I would say decide what your goal is to having goats. Also makes a difference if goats are required to be registered for the 4H shows. Does your daughter need a goat for showing or can she show what she has?


----------



## nicolemackenzie (Dec 27, 2014)

I'd wait. See if you get a doe kid. You'll want registered to show.


----------



## groovyoldlady (Jul 21, 2011)

We show 4-H dairy goats. They do have to be registered (at least they do in Maine). Although one fair last year did open up a class for unregistered goats.


----------



## nicolemackenzie (Dec 27, 2014)

To show in ADGA and I'm assuming in 4H you can't cross a standard dairy goat with a meat or miniature breed so don't get the boer Nubian cross.


----------



## lottsagoats1 (Apr 12, 2014)

I'd search around more. Meat and miniature breed crosses are not allowed in Dairy shows, nor are they allowed to be recorded/registered with ADGA or AGS. Can you ask the 4H leader if they have any suggestions for breeders?


----------



## goatblessings (Jan 6, 2015)

I would wait. Doe availabilty sometimes opens up in the fall. I have two that I am considering selling just to keep numbers down going into winter. Hate to part with them, but need to keep it small! Others I know do the same after re-evaluating their buck(s)/does and goals for the next season.


----------



## Jessica84 (Oct 27, 2011)

I would wait too but wanted to add they don't have to be registered at the fair we have. And actually there is no class for registered. There is simply X age dairy and X age meat so look into your fair before you pay extra for papers. Now I still voted wait because if you get a doe with say boer in her it's going to look boer to a point and probably will show in her udder as well. My goodness I'm sure someone would have a stroke if you showed up with a 4 teated dairy goat lol but find out what's up at your fair since papers usually mean more money and there are very nice cross dairy does out there


----------



## nicolemackenzie (Dec 27, 2014)

You can get a registered cross (recorded grade or experimental). They can be very nice and you don't have to show against the people that have been breeding for 40+ years. So you don't have to go purebred per se just no mini or boer mixed in.

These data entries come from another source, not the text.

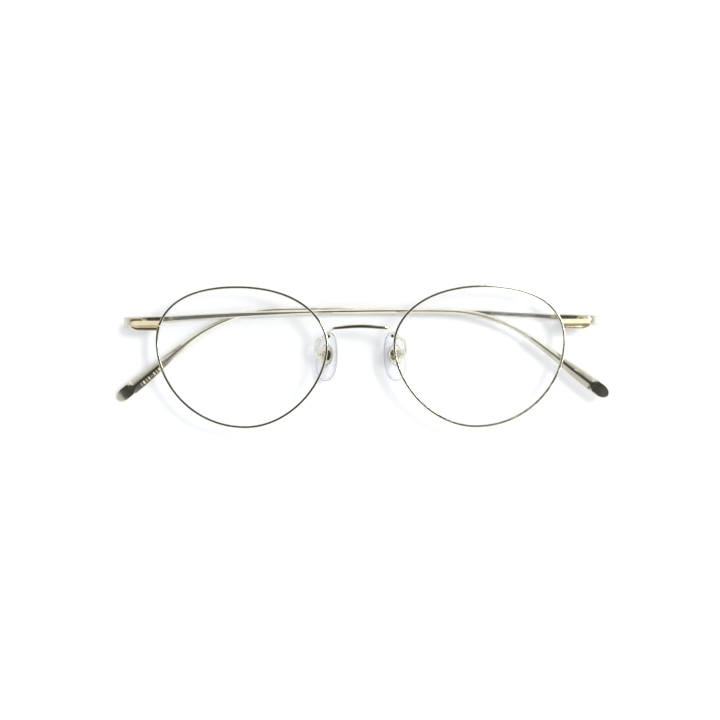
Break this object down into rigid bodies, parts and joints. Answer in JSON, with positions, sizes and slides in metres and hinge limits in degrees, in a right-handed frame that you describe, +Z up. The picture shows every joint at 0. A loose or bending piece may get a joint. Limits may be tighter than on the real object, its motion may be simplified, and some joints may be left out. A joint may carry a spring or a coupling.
{
  "type": "eyeglasses",
  "caption": "Round thin-rimmed metal eyeglasses with clear lenses, nose pads and hinged one-piece temples with paddle tips, folded and lying front up.",
  "frame": {"origin": "on the table the folded glasses lie on, under the middle of their box", "axes": "+X to the viewer's right across the front, which is the wearer's left; +Y towards the brow; +Z up, out of the front of the lenses"},
  "size_m": [0.1398, 0.04, 0.0154],
  "materials": {
    "frame_metal": "polished pale gold plating",
    "screw_metal": "polished gold plating, slightly darker",
    "clear_lens": "clear polished lens",
    "clear_silicone": "clear soft silicone"
  },
  "bodies": {
    "front": {"bridge": "frame_metal", "rim_right": "frame_metal", "lens_right": "clear_lens", "lug_right": "frame_metal", "rim_lock_upper_right": "frame_metal", "rim_lock_lower_right": "frame_metal", "rim_screw_right": "screw_metal", "hinge_front_leaf_right": "frame_metal", "hinge_screw_right": "screw_metal", "pad_arm_right": "frame_metal", "pad_box_right": "frame_metal", "pad_screw_right": "screw_metal", "rim_left": "frame_metal", "lens_left": "clear_lens", "lug_left": "frame_metal", "rim_lock_upper_left": "frame_metal", "rim_lock_lower_left": "frame_metal", "rim_screw_left": "screw_metal", "hinge_front_leaf_left": "frame_metal", "hinge_screw_left": "screw_metal", "pad_arm_left": "frame_metal", "pad_box_left": "frame_metal", "pad_screw_left": "screw_metal"},
    "temple_arm_right": {"temple_right": "frame_metal", "hinge_temple_leaf_right": "frame_metal"},
    "temple_arm_left": {"temple_left": "frame_metal", "hinge_temple_leaf_left": "frame_metal"},
    "pad_body_right": {"nose_pad_right": "clear_silicone", "pad_core_right": "frame_metal"},
    "pad_body_left": {"nose_pad_left": "clear_silicone", "pad_core_left": "frame_metal"}
  },
  "joints": [
    {"name": "temple_right_hinge", "type": "hinge", "parent": "front", "child": "temple_arm_right", "pos_m": [-0.0622, 0.0095, 0.0027], "axis": [-0.0505, 0.9974, -0.0505], "range_deg": [0, 93.4]},
    {"name": "temple_left_hinge", "type": "hinge", "parent": "front", "child": "temple_arm_left", "pos_m": [0.0622, 0.0095, 0.0027], "axis": [-0.0505, -0.9974, 0.0505], "range_deg": [0, 90]},
    {"name": "nose_pad_right_rock", "type": "hinge", "parent": "front", "child": "pad_body_right", "pos_m": [-0.01096, 0.0007, 0.0066], "axis": [0.692, -0.0605, 0.7193], "range_deg": [-8, 8]},
    {"name": "nose_pad_left_rock", "type": "hinge", "parent": "front", "child": "pad_body_left", "pos_m": [0.01096, 0.0007, 0.0066], "axis": [0.692, 0.0605, -0.7193], "range_deg": [-8, 8]}
  ]
}
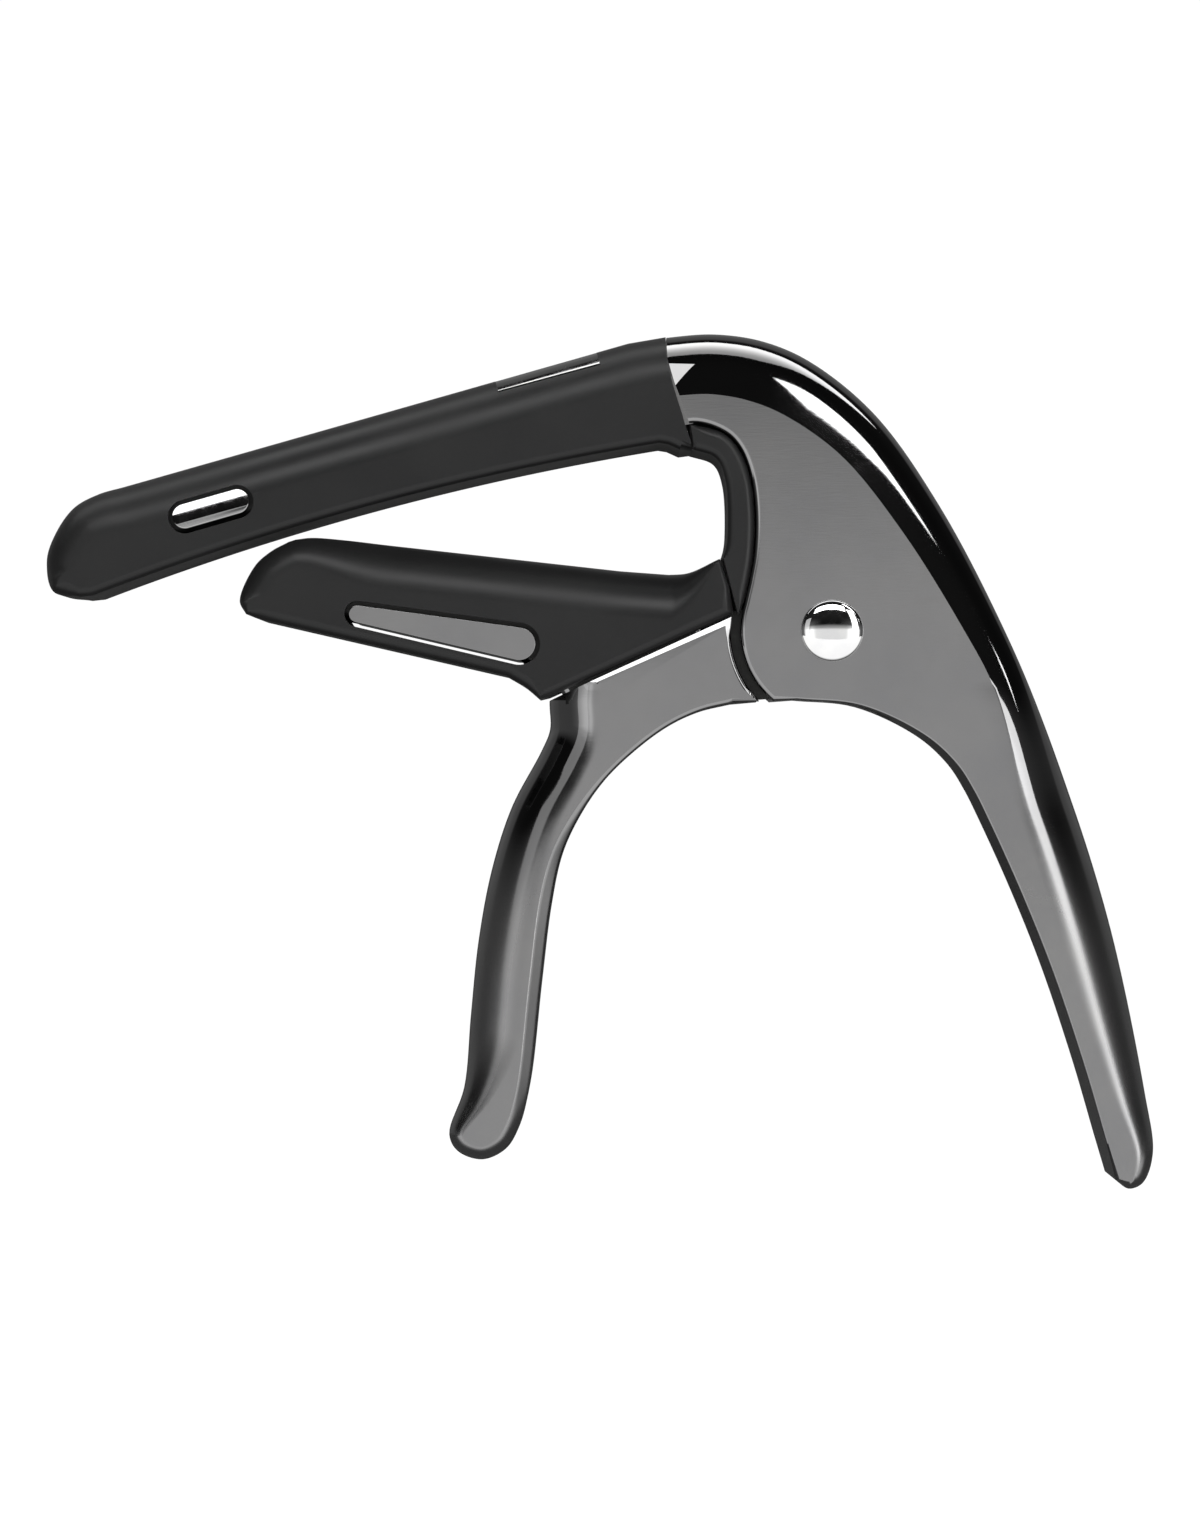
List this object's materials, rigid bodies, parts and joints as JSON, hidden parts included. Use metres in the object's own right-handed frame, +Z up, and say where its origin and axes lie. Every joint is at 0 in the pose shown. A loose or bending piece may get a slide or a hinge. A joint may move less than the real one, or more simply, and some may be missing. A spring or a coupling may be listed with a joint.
{
  "type": "guitar capo",
  "caption": "Spring-loaded trigger capo that clamps across a guitar neck with two padded jaws, opened by squeezing its handles.",
  "frame": {"origin": "middle of the string pad's pressing face, on the middle plane of the capo", "axes": "+X from the jaw tips towards the handles, +Y across the thickness from the rivet head to the rivet cap, +Z up, away from the handles' tips"},
  "size_m": [0.0985, 0.0154, 0.0761],
  "materials": {
    "black_nickel": "black nickel plating on a zinc casting, satin on the flat cheeks and polished on the slopes",
    "silicone": "matte black silicone",
    "chrome": "bright",
    "nylon": "natural",
    "spring_steel": "drawn wire"
  },
  "bodies": {
    "frame": {"main_frame": "black_nickel", "upper_sleeve": "silicone", "throat_pad": "silicone", "pivot_rivet": "chrome", "rivet_cap": "chrome", "spring_bushing": "nylon", "front_washer": "nylon", "rear_washer": "nylon", "torsion_spring": "spring_steel"},
    "lever": {"lever": "black_nickel", "lower_sleeve": "silicone"}
  },
  "joints": [
    {"name": "lever_pivot", "type": "hinge", "parent": "frame", "child": "lever", "pos_m": [0.0407, 0, -0.01115], "axis": [0, -1, 0], "range_deg": [0, 35], "stiffness_Nm_per_rad": 0.6, "springref_deg": -38.22, "deforming": ["torsion_spring"]}
  ]
}
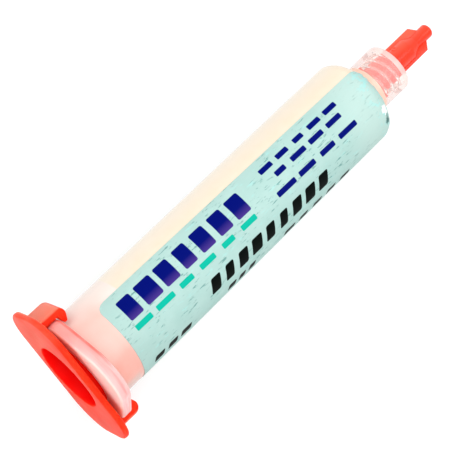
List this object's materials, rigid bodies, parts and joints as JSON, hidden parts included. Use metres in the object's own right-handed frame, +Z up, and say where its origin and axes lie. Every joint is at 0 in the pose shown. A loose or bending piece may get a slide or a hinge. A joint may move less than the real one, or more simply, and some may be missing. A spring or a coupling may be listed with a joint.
{
  "type": "flux syringe",
  "caption": "Capped solder-flux syringe: clear barrel with eared flange and Luer-lock collar, cream paste, piston, wrapped film label, red hooked end cap and red finned tip cap.",
  "frame": {"origin": "on the ground, under the middle of the syringe as it lies at rest", "axes": "+X along the ground toward the tip cap, +Z up"},
  "size_m": [0.103, 0.0298, 0.0267],
  "materials": {
    "barrel": "clear natural polypropylene, glossy, slightly milky",
    "piston": "natural polyethylene, satin",
    "flux_paste": "cream paste, wet gloss",
    "label": "printed film, satin, creased and scuffed at its front edge",
    "end_cap": "red polyethylene, semi-gloss",
    "tip_cap": "red polyethylene, glossy"
  },
  "bodies": {
    "syringe": {"barrel": "barrel", "label": "label", "flux_paste": "flux_paste", "end_cap": "end_cap"},
    "piston": {"piston": "piston"},
    "tip_cap": {"tip_cap": "tip_cap"}
  },
  "joints": [
    {"name": "piston_slide", "type": "slide", "parent": "syringe", "child": "piston", "axis": [0.9986, 0, -0.0531], "range_m": [0, 0.0605], "deforming": ["flux_paste"]},
    {"name": "tip_cap_off", "type": "slide", "parent": "syringe", "child": "tip_cap", "axis": [0.9986, 0, -0.0531], "range_m": [0, 0.012]}
  ]
}
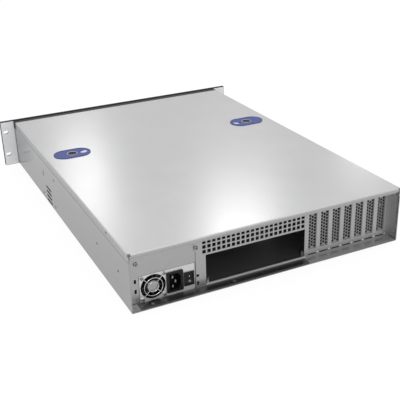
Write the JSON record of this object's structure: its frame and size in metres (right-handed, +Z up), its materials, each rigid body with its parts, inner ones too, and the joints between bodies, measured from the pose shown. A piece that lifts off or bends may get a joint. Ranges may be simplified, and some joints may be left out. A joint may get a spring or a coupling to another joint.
{
  "type": "rackmount server case",
  "caption": "Empty two-unit rackmount server case with rack ears, sliding latched cover, recessed rear panel with grille and slot covers, and a slim power supply.",
  "frame": {"origin": "middle of the bottom of the box around the whole case", "axes": "+Z up, -Y towards the front plate, +Y towards the rear panel; seen from behind, +X is on the left, where the power supply is"},
  "size_m": [0.4826, 0.6172, 0.0881],
  "materials": {
    "steel": "zinc-coated sheet steel",
    "cover_steel": "zinc-coated sheet steel, brushed sheen",
    "cover_plate_steel": "zinc-coated sheet steel",
    "black_paint": "fine-textured black powder coat",
    "supply_zinc": "plain zinc-coated steel",
    "guard_wire": "bright plated wire",
    "screws": "bright plated steel",
    "standoffs": "plain brass",
    "blue_plastic": "moulded plastic with a soft sheen",
    "button_plastic": "dark moulded plastic",
    "fan_plastic": "black moulded plastic",
    "socket_plastic": "black moulded plastic",
    "board": "green coated circuit board",
    "lamps": "clear tinted plastic"
  },
  "bodies": {
    "case": {"chassis_tray": "steel", "rear_panel": "steel", "slot_panel": "steel", "psu_adapter_plate": "steel", "fan_wall": "steel", "latch_strike_left": "steel", "latch_strike_right": "steel", "drive_cage": "steel", "psu_stop": "steel", "slot_cover_1": "cover_plate_steel", "slot_cover_2": "cover_plate_steel", "slot_cover_3": "cover_plate_steel", "slot_cover_4": "cover_plate_steel", "slot_cover_5": "cover_plate_steel", "slot_cover_6": "cover_plate_steel", "slot_cover_7": "cover_plate_steel", "front_plate": "black_paint", "front_frame": "black_paint", "psu_case": "supply_zinc", "psu_fan_guard": "guard_wire", "adapter_screws": "screws", "slot_cover_screws": "screws", "ledge_screws": "screws", "guard_screws": "screws", "inlet_pins": "screws", "usb_ports": "screws", "board_standoffs": "standoffs", "psu_fan_frame": "fan_plastic", "case_fan_frame_1": "fan_plastic", "case_fan_frame_2": "fan_plastic", "case_fan_frame_3": "fan_plastic", "mains_inlet": "socket_plastic", "switch_bezel": "socket_plastic", "control_board": "board", "status_lamps": "lamps"},
    "cover": {"top_cover": "cover_steel", "latch_bezel_left": "blue_plastic", "latch_bezel_right": "blue_plastic"},
    "left_latch": {"latch_button_left": "button_plastic"},
    "right_latch": {"latch_button_right": "button_plastic"},
    "supply_fan": {"psu_fan_rotor": "fan_plastic"},
    "fan_1": {"case_fan_rotor_1": "fan_plastic"},
    "fan_2": {"case_fan_rotor_2": "fan_plastic"},
    "fan_3": {"case_fan_rotor_3": "fan_plastic"},
    "mains_switch": {"switch_rocker": "socket_plastic"},
    "power_key": {"power_button": "button_plastic"},
    "reset_key": {"reset_button": "button_plastic"}
  },
  "joints": [
    {"name": "cover_slide", "type": "slide", "parent": "case", "child": "cover", "axis": [0, 1, 0], "range_m": [0, 0.02]},
    {"name": "latch_press_left", "type": "slide", "parent": "cover", "child": "left_latch", "axis": [0, 0, -1], "range_m": [0, 0.0022], "stiffness_N_per_m": 800, "springref_m": -0.003},
    {"name": "latch_press_right", "type": "slide", "parent": "cover", "child": "right_latch", "axis": [0, 0, -1], "range_m": [0, 0.0022], "stiffness_N_per_m": 800, "springref_m": -0.003},
    {"name": "psu_fan_spin", "type": "hinge", "parent": "case", "child": "supply_fan", "pos_m": [0.1761, 0.288, 0.02145], "axis": [0, 1, 0], "continuous": true},
    {"name": "case_fan_1_spin", "type": "hinge", "parent": "case", "child": "fan_1", "pos_m": [-0.095, -0.1134, 0.0416], "axis": [0, 1, 0], "continuous": true},
    {"name": "case_fan_2_spin", "type": "hinge", "parent": "case", "child": "fan_2", "pos_m": [0, -0.1134, 0.0416], "axis": [0, 1, 0], "continuous": true},
    {"name": "case_fan_3_spin", "type": "hinge", "parent": "case", "child": "fan_3", "pos_m": [0.095, -0.1134, 0.0416], "axis": [0, 1, 0], "continuous": true},
    {"name": "rocker_tilt", "type": "hinge", "parent": "case", "child": "mains_switch", "pos_m": [0.124, 0.289, 0.0192], "axis": [1, 0, 0], "range_deg": [-14, 0]},
    {"name": "power_press", "type": "slide", "parent": "case", "child": "power_key", "axis": [0, 1, 0], "range_m": [0, 0.0012], "stiffness_N_per_m": 1000, "springref_m": -0.001},
    {"name": "reset_press", "type": "slide", "parent": "case", "child": "reset_key", "axis": [0, 1, 0], "range_m": [0, 0.0012], "stiffness_N_per_m": 1000, "springref_m": -0.001}
  ]
}
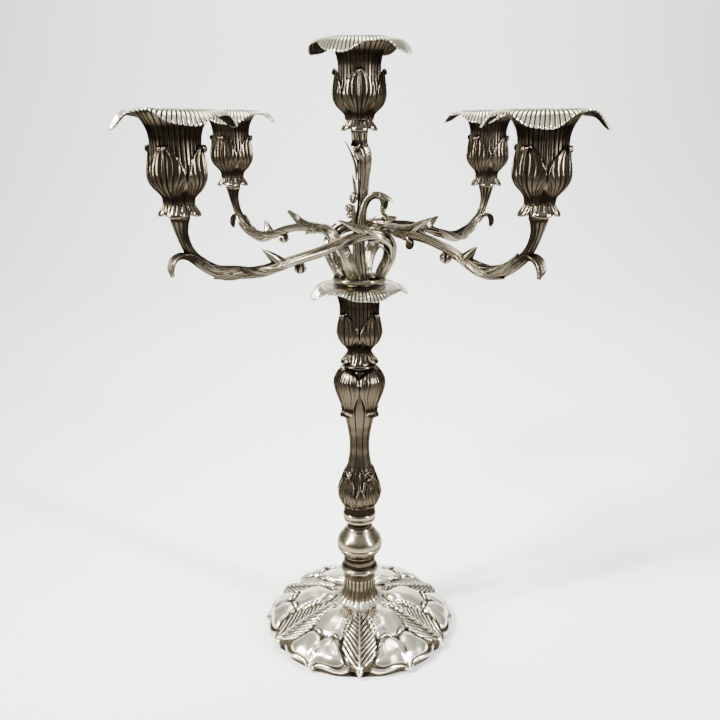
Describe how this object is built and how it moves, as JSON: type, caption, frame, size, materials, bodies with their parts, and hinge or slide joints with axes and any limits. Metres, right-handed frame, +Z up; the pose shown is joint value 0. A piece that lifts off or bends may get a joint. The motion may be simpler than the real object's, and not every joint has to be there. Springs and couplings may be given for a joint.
{
  "type": "candelabrum",
  "caption": "Silver-plated candelabrum: scrolling leafy arms with tulip cups and loose petal drip pans, set in a baluster candlestick on a domed, leaf-worked foot.",
  "frame": {"origin": "centre of the foot, on the table", "axes": "+Z up along the stem; the arms point 45 degrees off +X and +Y; the picture is taken from the -Y side"},
  "size_m": [0.3749, 0.3749, 0.6],
  "materials": {
    "silver_bright": "polished",
    "silver_aged": "gloss",
    "brass": "satin"
  },
  "bodies": {
    "candlestick": {"foot_skirt": "silver_aged", "foot_shell": "silver_bright", "foot_washer": "brass", "foot_nut": "brass", "tie_rod": "brass", "foot_collar": "silver_aged", "lower_knop": "silver_aged", "ring_collar": "silver_aged", "baluster": "silver_aged", "shoulder_calyx": "silver_aged", "neck_knop": "silver_aged", "stick_cup": "silver_aged", "stick_calyx": "silver_aged", "stick_cup_nut": "brass"},
    "stick_pan": {"stick_pan": "silver_bright", "stick_nozzle": "silver_bright"},
    "branches": {"branch_plate": "silver_aged", "branch_spigot": "silver_aged", "centre_stem": "silver_aged", "centre_collar": "silver_aged", "centre_cup": "silver_aged", "centre_calyx": "silver_aged", "arm_front_left": "silver_aged", "arm_front_right": "silver_aged", "arm_back_right": "silver_aged", "arm_back_left": "silver_aged", "collar_front_left": "silver_aged", "collar_front_right": "silver_aged", "collar_back_right": "silver_aged", "collar_back_left": "silver_aged", "cup_front_left": "silver_aged", "cup_front_right": "silver_aged", "cup_back_right": "silver_aged", "cup_back_left": "silver_aged", "calyx_front_left": "silver_aged", "calyx_front_right": "silver_aged", "calyx_back_right": "silver_aged", "calyx_back_left": "silver_aged", "arm_nuts": "brass", "cup_nuts": "brass"},
    "pan_centre": {"pan_centre": "silver_bright", "nozzle_centre": "silver_bright"},
    "pan_front_left": {"pan_front_left": "silver_bright", "nozzle_front_left": "silver_bright"},
    "pan_front_right": {"pan_front_right": "silver_bright", "nozzle_front_right": "silver_bright"},
    "pan_back_right": {"pan_back_right": "silver_bright", "nozzle_back_right": "silver_bright"},
    "pan_back_left": {"pan_back_left": "silver_bright", "nozzle_back_left": "silver_bright"}
  },
  "joints": [
    {"name": "stick_pan_lift", "type": "slide", "parent": "candlestick", "child": "stick_pan", "axis": [0, 0, 1], "range_m": [0, 0.05]},
    {"name": "branch_turn", "type": "hinge", "parent": "stick_pan", "child": "branches", "pos_m": [0, 0, 0.37], "axis": [0, 0, 1], "continuous": true},
    {"name": "pan_centre_lift", "type": "slide", "parent": "branches", "child": "pan_centre", "axis": [0, 0, 1], "range_m": [0, 0.04]},
    {"name": "pan_front_left_lift", "type": "slide", "parent": "branches", "child": "pan_front_left", "axis": [0, 0, 1], "range_m": [0, 0.04]},
    {"name": "pan_front_right_lift", "type": "slide", "parent": "branches", "child": "pan_front_right", "axis": [0, 0, 1], "range_m": [0, 0.04]},
    {"name": "pan_back_right_lift", "type": "slide", "parent": "branches", "child": "pan_back_right", "axis": [0, 0, 1], "range_m": [0, 0.04]},
    {"name": "pan_back_left_lift", "type": "slide", "parent": "branches", "child": "pan_back_left", "axis": [0, 0, 1], "range_m": [0, 0.04]}
  ]
}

Check your local rules of course to see if that is true.


----------



## bradgoats (Apr 22, 2015)

I found out that we do not have to be registered to show in 4-h and they have meat classes and dairy classes but dairy/meat crosses show in the meat classes...we use our nubian for dairy but want to add some better foragers for brush eating, we have bought her a Boer doe that we plan to breed to our nubian and whether any bucklings, has anyone had success with dairy/meat crosses in the whether division?


----------



## goatblessings (Jan 6, 2015)

Look at how competition is this year. If they are showing fairly high quality, you may not do well, especially if kids tend to exhibit more dairy characteristics. The boer/nubian crosses do well at market though.


----------